Problem description: Please print all of the material below, word for word.

Modeling code records

·····

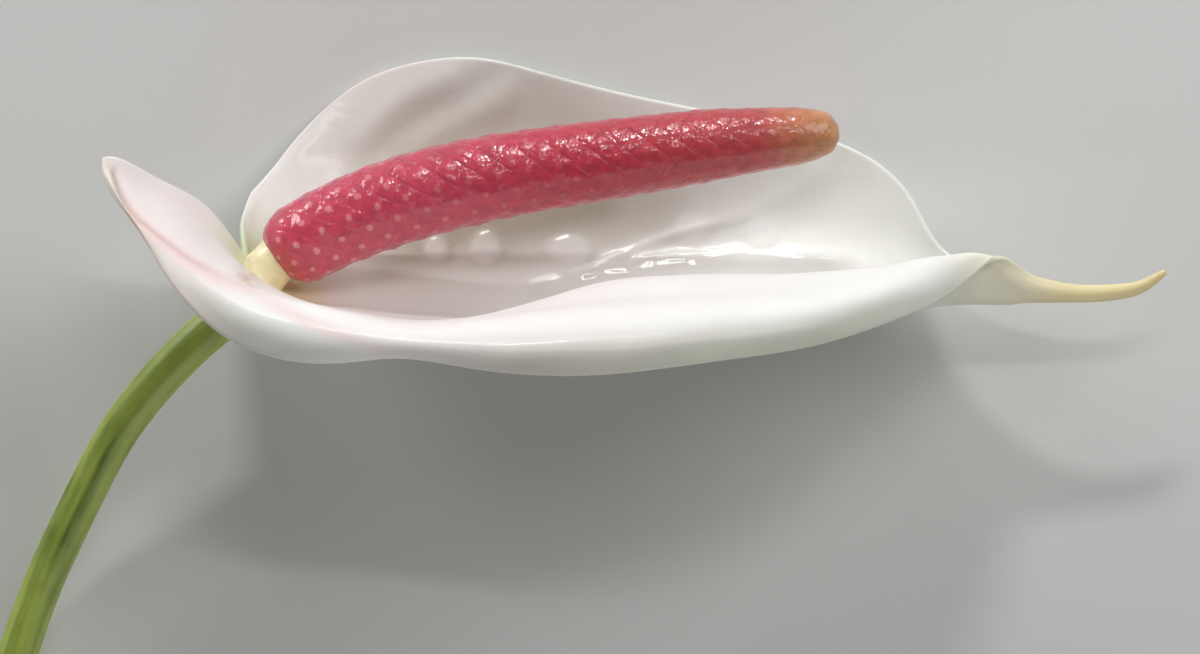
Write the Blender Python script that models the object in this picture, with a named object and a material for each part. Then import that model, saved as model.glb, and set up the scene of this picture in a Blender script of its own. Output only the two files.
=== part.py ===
"""A cut anthurium bloom, laid on its side: spathe, spadix, stipe and peduncle.

Run with: blender --background --python part.py

The bloom is drawn in its growing frame, in millimetres: X runs from the base of the
spathe to its tip, Y runs across the bloom to its far side, and Z is up. The whole
bloom is then laid over, so that its far side faces down and rests on the floor.
"""

import math

import bmesh
import bpy
import numpy as np
from mathutils import Euler, Vector
from mathutils.bvhtree import BVHTree

MM = 0.001

# Driving dimensions, in mm.
BLADE_THICKNESS = 0.9
MARGIN_THICKNESS = 0.7
MIDRIB_RELIEF = 0.7
MIDRIB_WIDTH = 1.4
STEM_RADIUS = 2.5
STEM_FLARE = 0.4
SPADIX_RADIUS = 5.25
FLORETS_AROUND = 8
FLORET_PITCH = 0.362
FLORET_RELIEF = 0.2
GROOVE_WIDTH = 0.35
STIGMA_WIDTH = 1.0
STIGMA_RELIEF = 0.3
STEM_FLARE_SHARE = 0.06
STEM_RINGS = 24
STEM_SIDES = 14
STIPE_SIDES = 16
SEAT_GAP = 0.42
SEAT_REACH = 8.0

# How the bloom lies: its turn about X, Y and Z, and where its base then is, in mm.
LAID_TURN_DEG = (-89.46, 0.86, 0.0)
LAID_AT = (-34.85, 29.07, 15.03)

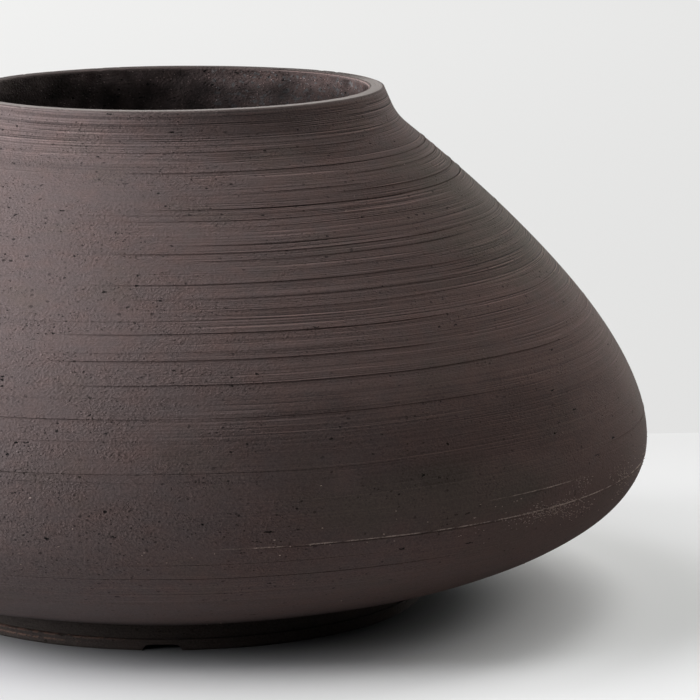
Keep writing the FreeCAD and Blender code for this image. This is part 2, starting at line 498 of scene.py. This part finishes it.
def turning_tree():
    """Geometry Nodes that turn a section about the axis and mark it as the maker's tool did."""
    tree = bpy.data.node_groups.new("turned_clay", "GeometryNodeTree")
    for name, kind in (
        ("Section", "Geometry"), ("Segments", "Int"), ("Sway", "Float"), ("Tool Waves", "Float"),
        ("Finger Waves", "Float"), ("Chips", "Float"), ("Crumb Radius", "Float"), ("Crumbs", "Float"),
        ("Specks", "Float"), ("Seam", "Float"), ("Crease", "Float"), ("Clay", "Material"),
    ):
        tree.interface.new_socket(name=name, in_out="INPUT", socket_type="NodeSocket" + kind)
    tree.interface.new_socket(name="Member", in_out="OUTPUT", socket_type="NodeSocketGeometry")
    start = Wire(tree)

    def given(name):
        return start.add("NodeGroupInput", output=name)

    def stored(name):
        return start.add("GeometryNodeInputNamedAttribute", {"data_type": "FLOAT"}, {"Name": name})

    def store(shape, name, value):
        return start.add(
            "GeometryNodeStoreNamedAttribute",
            {"data_type": "FLOAT", "domain": "POINT"},
            {"Geometry": shape, "Name": name, "Value": value},
        )

    def point(x, y, z):
        return start.add("ShaderNodeCombineXYZ", None, {0: x, 1: y, 2: z})

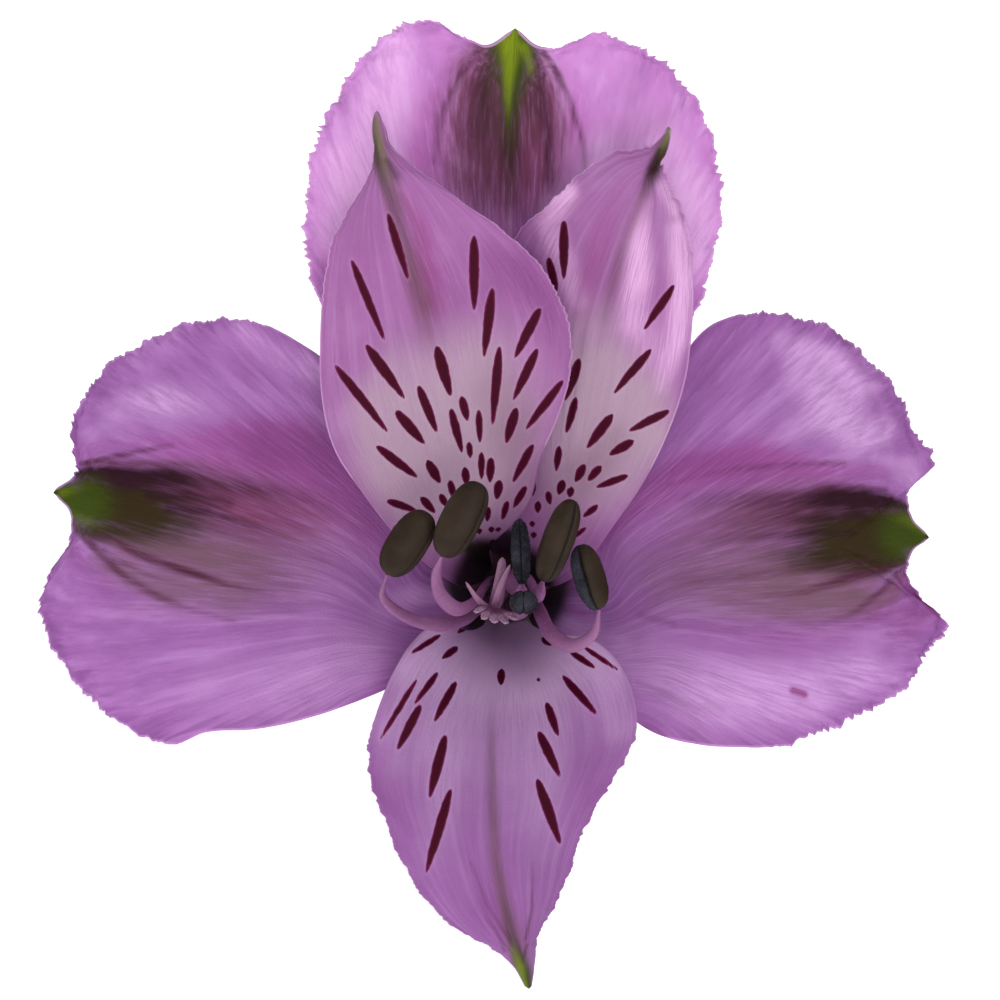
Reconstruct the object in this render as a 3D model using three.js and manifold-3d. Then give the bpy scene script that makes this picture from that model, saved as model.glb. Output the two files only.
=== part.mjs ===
// One open alstroemeria bloom on its own stalk, cut from the umbel and lying on a table.
//
// The bloom is drawn in its own frame, in millimetres: x to the right and y up as one looks
// into the throat, z out of the throat along the bloom's axis, with the top of the ovary at
// z = 0. Two nested groups then roll and tip the bloom into the pose in which it lies.

import * as THREE from "three";
import Module from "manifold-3d";

const wasm = await Module();
wasm.setup();

// ---------------------------------------------------------------- driving dimensions, mm

const BLADE_THICKNESS = 0.7;
const SEAT_GAP = 0.3; // every organ stands this far off the one that carries it
const OVARY = { length: 8, waistRadius: 3.9, ribs: 6, ribDepth: 0.22, sides: 24 };
const PEDICEL = { radius: 1.2, sides: 10, steps: 14 };
const FILAMENT = { width: 0.95, thickness: 0.55, sides: 6, steps: 14 };
const STYLE = { radius: 0.36, sides: 8, steps: 8 };
const STIGMA = { baseRadius: 0.42, tipRadius: 0.24, steps: 5 };
const ANTHER = { groove: 0.24, sides: 12, rings: 8 };
const TOOTH = 0.3; // how far the teeth of a blade's margin stand in from it

// How the bloom lies: rolled about its own axis, then with its face tipped up from the table.
const LIE = { rollDeg: 31.111, faceUpDeg: 23.892, x: 2.400, y: -10.361, z: 13.921 };

const rad = THREE.MathUtils.degToRad;

// ---------------------------------------------------------------- smooth lines

// The value at s of the smooth curve through values that stand one unit of s apart.
function through(values, s) {
  const last = values.length - 1;
  const i = Math.min(last - 1, Math.max(0, Math.ceil(s) - 1));
  const tangent = (k) => {
    if (k === 0) return values[1] - values[0];
    if (k === last) return values[last] - values[last - 1];
    return (values[k + 1] - values[k - 1]) / 2;
  };
  const u = s - i;
  return (
    values[i] * (1 + 2 * u) * (1 - u) ** 2 +
    tangent(i) * u * (1 - u) ** 2 +
    values[i + 1] * u * u * (3 - 2 * u) +
    tangent(i + 1) * u * u * (u - 1)
  );
}

// A smooth line through points x y z: its place at s, counted in points from the first.
function lineThrough(points) {
  const columns = [0, 1, 2].map((c) => points.map((p) => p[c]));
  return (s) => new THREE.Vector3(...columns.map((values) => through(values, s)));
}

// ---------------------------------------------------------------- solids from grids of points

// The closed solid between rings of points, each ring the same count round, with fan ends.
function ringSolid(rings) {
  const sides = rings[0].length;
  const points = rings.flat();
  const triangles = [];
  for (let i = 0; i < rings.length - 1; i += 1) {
    for (let j = 0; j < sides; j += 1) {
      const [a, b] = [i * sides + j, i * sides + ((j + 1) % sides)];
      triangles.push(a, b, b + sides, a, b + sides, a + sides);
    }
  }
  for (const [ring, first] of [[rings[0], 0], [rings[rings.length - 1], points.length - sides]]) {
    const centre = points.push(ring.reduce((sum, p) => sum.add(p), new THREE.Vector3()).divideScalar(sides)) - 1;
    for (let j = 0; j < sides; j += 1) {
      const [a, b] = [first + j, first + ((j + 1) % sides)];
      triangles.push(...(first === 0 ? [centre, b, a] : [centre, a, b]));
    }
  }
  return indexedGeometry(points, triangles);
}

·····

Task response:
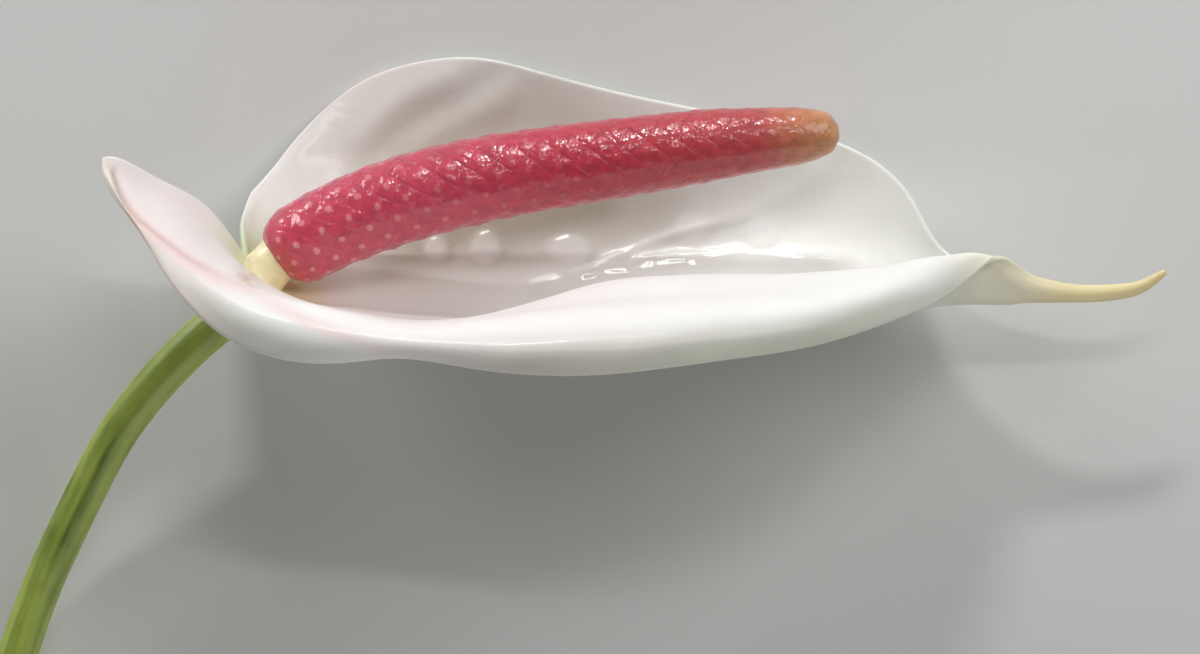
Write the Blender Python script that models the object in this picture, with a named object and a material for each part. Then import that model, saved as model.glb, and set up the scene of this picture in a Blender script of its own. Output only the two files.
=== part.py ===
"""A cut anthurium bloom, laid on its side: spathe, spadix, stipe and peduncle.

Run with: blender --background --python part.py

The bloom is drawn in its growing frame, in millimetres: X runs from the base of the
spathe to its tip, Y runs across the bloom to its far side, and Z is up. The whole
bloom is then laid over, so that its far side faces down and rests on the floor.
"""

import math

import bmesh
import bpy
import numpy as np
from mathutils import Euler, Vector
from mathutils.bvhtree import BVHTree

MM = 0.001

# Driving dimensions, in mm.
BLADE_THICKNESS = 0.9
MARGIN_THICKNESS = 0.7
MIDRIB_RELIEF = 0.7
MIDRIB_WIDTH = 1.4
STEM_RADIUS = 2.5
STEM_FLARE = 0.4
SPADIX_RADIUS = 5.25
FLORETS_AROUND = 8
FLORET_PITCH = 0.362
FLORET_RELIEF = 0.2
GROOVE_WIDTH = 0.35
STIGMA_WIDTH = 1.0
STIGMA_RELIEF = 0.3
STEM_FLARE_SHARE = 0.06
STEM_RINGS = 24
STEM_SIDES = 14
STIPE_SIDES = 16
SEAT_GAP = 0.42
SEAT_REACH = 8.0

# How the bloom lies: its turn about X, Y and Z, and where its base then is, in mm.
LAID_TURN_DEG = (-89.46, 0.86, 0.0)
LAID_AT = (-34.85, 29.07, 15.03)

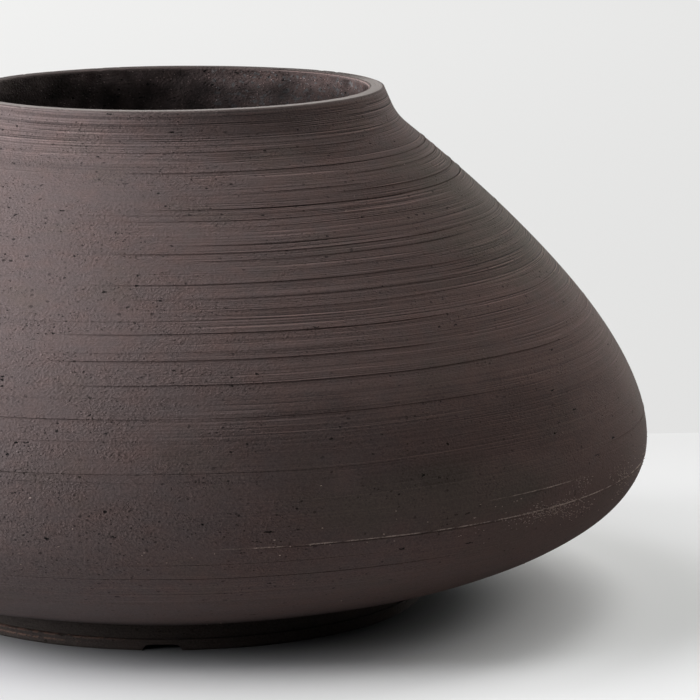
Keep writing the FreeCAD and Blender code for this image. This is part 2, starting at line 498 of scene.py. This part finishes it.
def turning_tree():
    """Geometry Nodes that turn a section about the axis and mark it as the maker's tool did."""
    tree = bpy.data.node_groups.new("turned_clay", "GeometryNodeTree")
    for name, kind in (
        ("Section", "Geometry"), ("Segments", "Int"), ("Sway", "Float"), ("Tool Waves", "Float"),
        ("Finger Waves", "Float"), ("Chips", "Float"), ("Crumb Radius", "Float"), ("Crumbs", "Float"),
        ("Specks", "Float"), ("Seam", "Float"), ("Crease", "Float"), ("Clay", "Material"),
    ):
        tree.interface.new_socket(name=name, in_out="INPUT", socket_type="NodeSocket" + kind)
    tree.interface.new_socket(name="Member", in_out="OUTPUT", socket_type="NodeSocketGeometry")
    start = Wire(tree)

    def given(name):
        return start.add("NodeGroupInput", output=name)

    def stored(name):
        return start.add("GeometryNodeInputNamedAttribute", {"data_type": "FLOAT"}, {"Name": name})

    def store(shape, name, value):
        return start.add(
            "GeometryNodeStoreNamedAttribute",
            {"data_type": "FLOAT", "domain": "POINT"},
            {"Geometry": shape, "Name": name, "Value": value},
        )

    def point(x, y, z):
        return start.add("ShaderNodeCombineXYZ", None, {0: x, 1: y, 2: z})

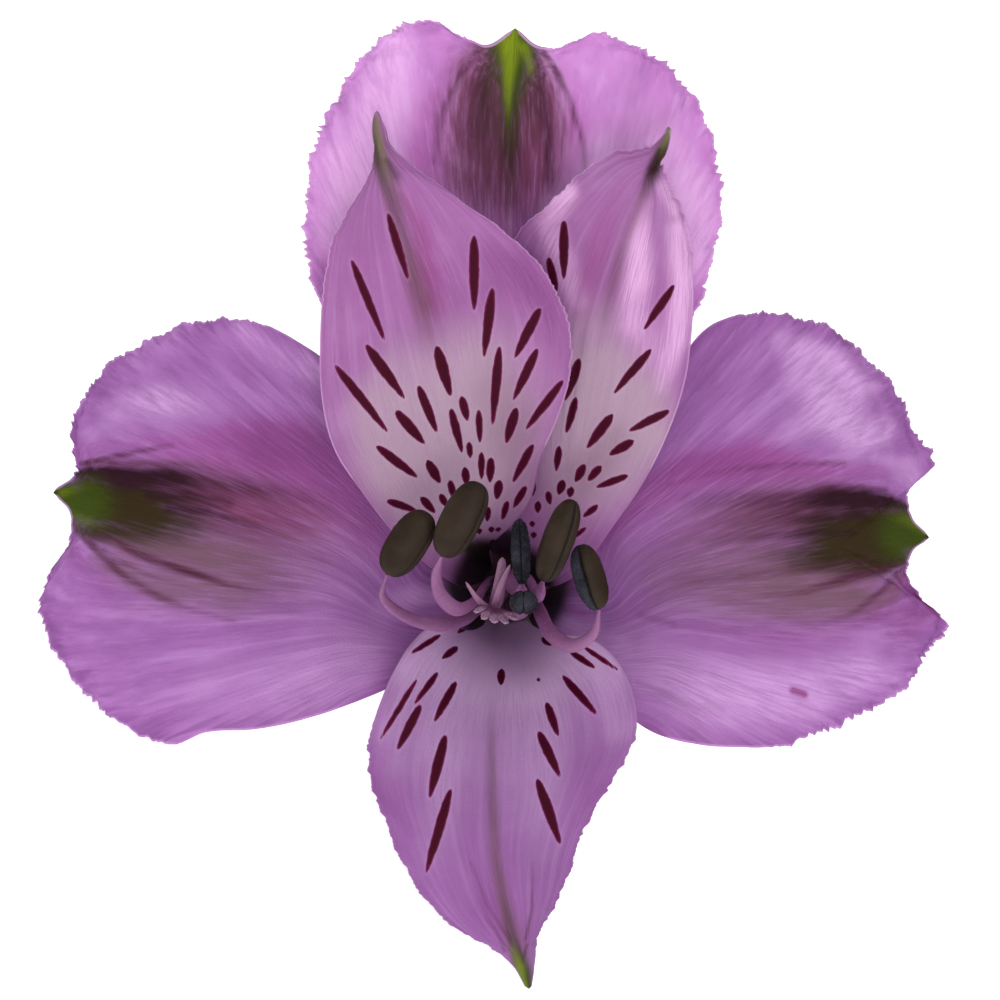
Reconstruct the object in this render as a 3D model using three.js and manifold-3d. Then give the bpy scene script that makes this picture from that model, saved as model.glb. Output the two files only.
=== part.mjs ===
// One open alstroemeria bloom on its own stalk, cut from the umbel and lying on a table.
//
// The bloom is drawn in its own frame, in millimetres: x to the right and y up as one looks
// into the throat, z out of the throat along the bloom's axis, with the top of the ovary at
// z = 0. Two nested groups then roll and tip the bloom into the pose in which it lies.

import * as THREE from "three";
import Module from "manifold-3d";

const wasm = await Module();
wasm.setup();

// ---------------------------------------------------------------- driving dimensions, mm

const BLADE_THICKNESS = 0.7;
const SEAT_GAP = 0.3; // every organ stands this far off the one that carries it
const OVARY = { length: 8, waistRadius: 3.9, ribs: 6, ribDepth: 0.22, sides: 24 };
const PEDICEL = { radius: 1.2, sides: 10, steps: 14 };
const FILAMENT = { width: 0.95, thickness: 0.55, sides: 6, steps: 14 };
const STYLE = { radius: 0.36, sides: 8, steps: 8 };
const STIGMA = { baseRadius: 0.42, tipRadius: 0.24, steps: 5 };
const ANTHER = { groove: 0.24, sides: 12, rings: 8 };
const TOOTH = 0.3; // how far the teeth of a blade's margin stand in from it

// How the bloom lies: rolled about its own axis, then with its face tipped up from the table.
const LIE = { rollDeg: 31.111, faceUpDeg: 23.892, x: 2.400, y: -10.361, z: 13.921 };

const rad = THREE.MathUtils.degToRad;

// ---------------------------------------------------------------- smooth lines

// The value at s of the smooth curve through values that stand one unit of s apart.
function through(values, s) {
  const last = values.length - 1;
  const i = Math.min(last - 1, Math.max(0, Math.ceil(s) - 1));
  const tangent = (k) => {
    if (k === 0) return values[1] - values[0];
    if (k === last) return values[last] - values[last - 1];
    return (values[k + 1] - values[k - 1]) / 2;
  };
  const u = s - i;
  return (
    values[i] * (1 + 2 * u) * (1 - u) ** 2 +
    tangent(i) * u * (1 - u) ** 2 +
    values[i + 1] * u * u * (3 - 2 * u) +
    tangent(i + 1) * u * u * (u - 1)
  );
}

// A smooth line through points x y z: its place at s, counted in points from the first.
function lineThrough(points) {
  const columns = [0, 1, 2].map((c) => points.map((p) => p[c]));
  return (s) => new THREE.Vector3(...columns.map((values) => through(values, s)));
}

// ---------------------------------------------------------------- solids from grids of points

// The closed solid between rings of points, each ring the same count round, with fan ends.
function ringSolid(rings) {
  const sides = rings[0].length;
  const points = rings.flat();
  const triangles = [];
  for (let i = 0; i < rings.length - 1; i += 1) {
    for (let j = 0; j < sides; j += 1) {
      const [a, b] = [i * sides + j, i * sides + ((j + 1) % sides)];
      triangles.push(a, b, b + sides, a, b + sides, a + sides);
    }
  }
  for (const [ring, first] of [[rings[0], 0], [rings[rings.length - 1], points.length - sides]]) {
    const centre = points.push(ring.reduce((sum, p) => sum.add(p), new THREE.Vector3()).divideScalar(sides)) - 1;
    for (let j = 0; j < sides; j += 1) {
      const [a, b] = [first + j, first + ((j + 1) % sides)];
      triangles.push(...(first === 0 ? [centre, b, a] : [centre, a, b]));
    }
  }
  return indexedGeometry(points, triangles);
}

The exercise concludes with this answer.